SHORT EXERCISE
Repeat the entire listing exactly as written.

RECORDED DATA

## begin

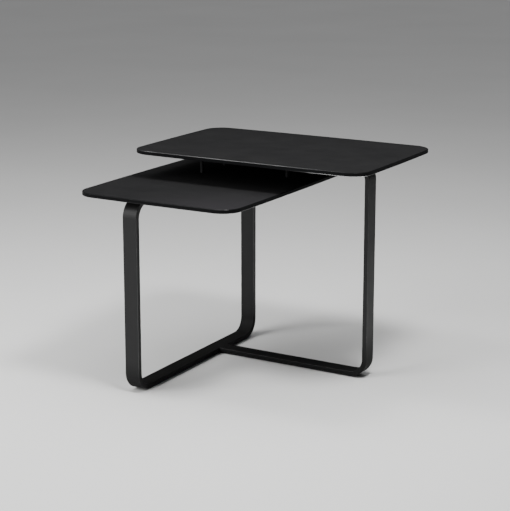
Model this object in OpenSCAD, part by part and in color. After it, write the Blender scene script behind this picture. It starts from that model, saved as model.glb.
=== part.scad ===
// Two-level side table: two thin tops at different heights on one welded flat-bar frame.
// The frame is a closed upright loop under the lower top and a C-shaped bar that rises
// beside it to carry the upper top. Round posts tie the two tops together.
// X runs from the loop to the side frame's leg, Y from front to back, Z up from the floor.

/* [Heights] */
// Height of the upper top's surface above the floor
table_h = 452; // [380:1:560]
// Clear height between the lower top's surface and the upper top's underside
level_gap = 50; // [34:1:110]

/* [Tops] */
// Thickness of both tops
top_t = 8; // [7:0.5:14]
// Chamfer along the upper and lower edges of both tops
top_chamfer = 1; // [0.4:0.1:2]
// Outward bow of the longer pair of sides of each top
long_bow = 3; // [1:0.5:10]
// Outward bow of the shorter pair of sides of each top
short_bow = 2; // [1:0.5:8]

/* [Upper top] */
// Overall width of the upper top, left to right
upper_w = 524; // [440:1:600]
// Overall depth of the upper top, front to back
upper_d = 336; // [240:1:400]
// Corner radius of the upper top
upper_corner_r = 40; // [20:1:60]
// Overhang of the upper top past the side frame's leg
upper_overhang = 59; // [20:1:90]

/* [Lower top] */
// Overall width of the lower top, left to right
lower_w = 357; // [300:1:400]
// Overhang of the lower top past the front and back of the loop frame
end_overhang = 18; // [4:1:60]
// Corner radius of the lower top
lower_corner_r = 40; // [20:1:60]
// Overhang of the lower top past the left face of the loop frame
lower_overhang = 103.5; // [60:0.5:150]

/* [Flat bar] */
// Width of the flat bar
bar_w = 32; // [24:1:40]
// Thickness of the flat bar
bar_t = 10; // [8:0.5:12]
// Outer radius of the bar's bends
bend_r = 38; // [28:1:50]
// Radius of the bar's four long edges
bar_edge_r = 1.2; // [0.4:0.1:2]
// Width of the butt welds that join the bars
weld_w = 2; // [1:0.5:4]

/* [Loop frame] */
// Length of the loop frame, front to back
loop_l = 454; // [400:1:520]

/* [Side frame] */
// Distance from the loop frame's right face to the leg's outer face
side_reach = 344; // [300:1:400]
// How far the side frame lies behind the middle of the loop frame
side_setback = 90; // [60:1:110]

/* [Posts] */
// Diameter of the round posts
post_d = 8; // [7:0.5:12]
// Distance between the two tall posts
post_pitch = 90; // [70:1:140]
// Distance from the loop frame's left face to the tall posts
post_inset = 10; // [8:0.5:16]
// Distance from the lower top's right edge to the end post
end_post_edge = 68.5; // [50:0.5:120]
// How far the side frame's top run reaches past the end post
run_past_post = 20; // [12:1:30]
// Depth of the threads in the ends of the posts
post_thread_l = 10; // [8:0.5:14]

/* [Fasteners] */
// Diameter of the screws and studs
screw_d = 4; // [3:0.5:5]
// Diameter of the countersunk heads
head_d = 7.5; // [7:0.5:10]
// Width across the flats of the hexagon sockets
socket_af = 2.5; // [2:0.5:3]
// Depth of the hexagon sockets
socket_depth = 1.4; // [1:0.1:2]
// Outer diameter of the threaded inserts
insert_d = 6.5; // [6:0.5:8]
// Length of the threaded inserts
insert_l = 6; // [4:0.5:6]
// Width of the groove round each insert
groove_w = 1; // [0.5:0.1:2]
// Depth of the groove round each insert
groove_depth = 0.3; // [0.1:0.05:0.4]
// Distance from the loop frame's front bend to the first top screw
top_screw_inset = 24; // [16:1:40]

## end

SOLUTION TO THIS PROBLEM
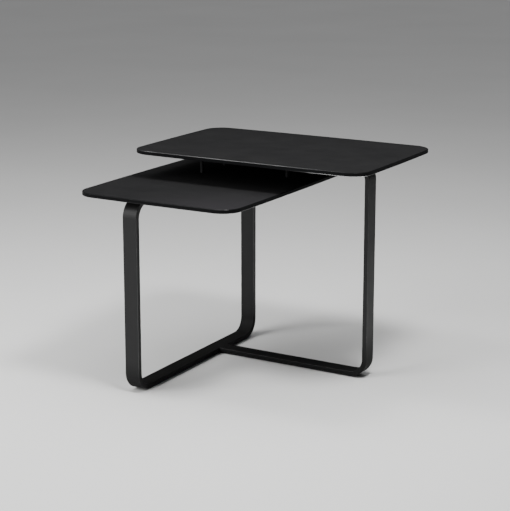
Model this object in OpenSCAD, part by part and in color. After it, write the Blender scene script behind this picture. It starts from that model, saved as model.glb.
=== part.scad ===
// Two-level side table: two thin tops at different heights on one welded flat-bar frame.
// The frame is a closed upright loop under the lower top and a C-shaped bar that rises
// beside it to carry the upper top. Round posts tie the two tops together.
// X runs from the loop to the side frame's leg, Y from front to back, Z up from the floor.

/* [Heights] */
// Height of the upper top's surface above the floor
table_h = 452; // [380:1:560]
// Clear height between the lower top's surface and the upper top's underside
level_gap = 50; // [34:1:110]

/* [Tops] */
// Thickness of both tops
top_t = 8; // [7:0.5:14]
// Chamfer along the upper and lower edges of both tops
top_chamfer = 1; // [0.4:0.1:2]
// Outward bow of the longer pair of sides of each top
long_bow = 3; // [1:0.5:10]
// Outward bow of the shorter pair of sides of each top
short_bow = 2; // [1:0.5:8]

/* [Upper top] */
// Overall width of the upper top, left to right
upper_w = 524; // [440:1:600]
// Overall depth of the upper top, front to back
upper_d = 336; // [240:1:400]
// Corner radius of the upper top
upper_corner_r = 40; // [20:1:60]
// Overhang of the upper top past the side frame's leg
upper_overhang = 59; // [20:1:90]

/* [Lower top] */
// Overall width of the lower top, left to right
lower_w = 357; // [300:1:400]
// Overhang of the lower top past the front and back of the loop frame
end_overhang = 18; // [4:1:60]
// Corner radius of the lower top
lower_corner_r = 40; // [20:1:60]
// Overhang of the lower top past the left face of the loop frame
lower_overhang = 103.5; // [60:0.5:150]

/* [Flat bar] */
// Width of the flat bar
bar_w = 32; // [24:1:40]
// Thickness of the flat bar
bar_t = 10; // [8:0.5:12]
// Outer radius of the bar's bends
bend_r = 38; // [28:1:50]
// Radius of the bar's four long edges
bar_edge_r = 1.2; // [0.4:0.1:2]
// Width of the butt welds that join the bars
weld_w = 2; // [1:0.5:4]

/* [Loop frame] */
// Length of the loop frame, front to back
loop_l = 454; // [400:1:520]

/* [Side frame] */
// Distance from the loop frame's right face to the leg's outer face
side_reach = 344; // [300:1:400]
// How far the side frame lies behind the middle of the loop frame
side_setback = 90; // [60:1:110]

/* [Posts] */
// Diameter of the round posts
post_d = 8; // [7:0.5:12]
// Distance between the two tall posts
post_pitch = 90; // [70:1:140]
// Distance from the loop frame's left face to the tall posts
post_inset = 10; // [8:0.5:16]
// Distance from the lower top's right edge to the end post
end_post_edge = 68.5; // [50:0.5:120]
// How far the side frame's top run reaches past the end post
run_past_post = 20; // [12:1:30]
// Depth of the threads in the ends of the posts
post_thread_l = 10; // [8:0.5:14]

/* [Fasteners] */
// Diameter of the screws and studs
screw_d = 4; // [3:0.5:5]
// Diameter of the countersunk heads
head_d = 7.5; // [7:0.5:10]
// Width across the flats of the hexagon sockets
socket_af = 2.5; // [2:0.5:3]
// Depth of the hexagon sockets
socket_depth = 1.4; // [1:0.1:2]
// Outer diameter of the threaded inserts
insert_d = 6.5; // [6:0.5:8]
// Length of the threaded inserts
insert_l = 6; // [4:0.5:6]
// Width of the groove round each insert
groove_w = 1; // [0.5:0.1:2]
// Depth of the groove round each insert
groove_depth = 0.3; // [0.1:0.05:0.4]
// Distance from the loop frame's front bend to the first top screw
top_screw_inset = 24; // [16:1:40]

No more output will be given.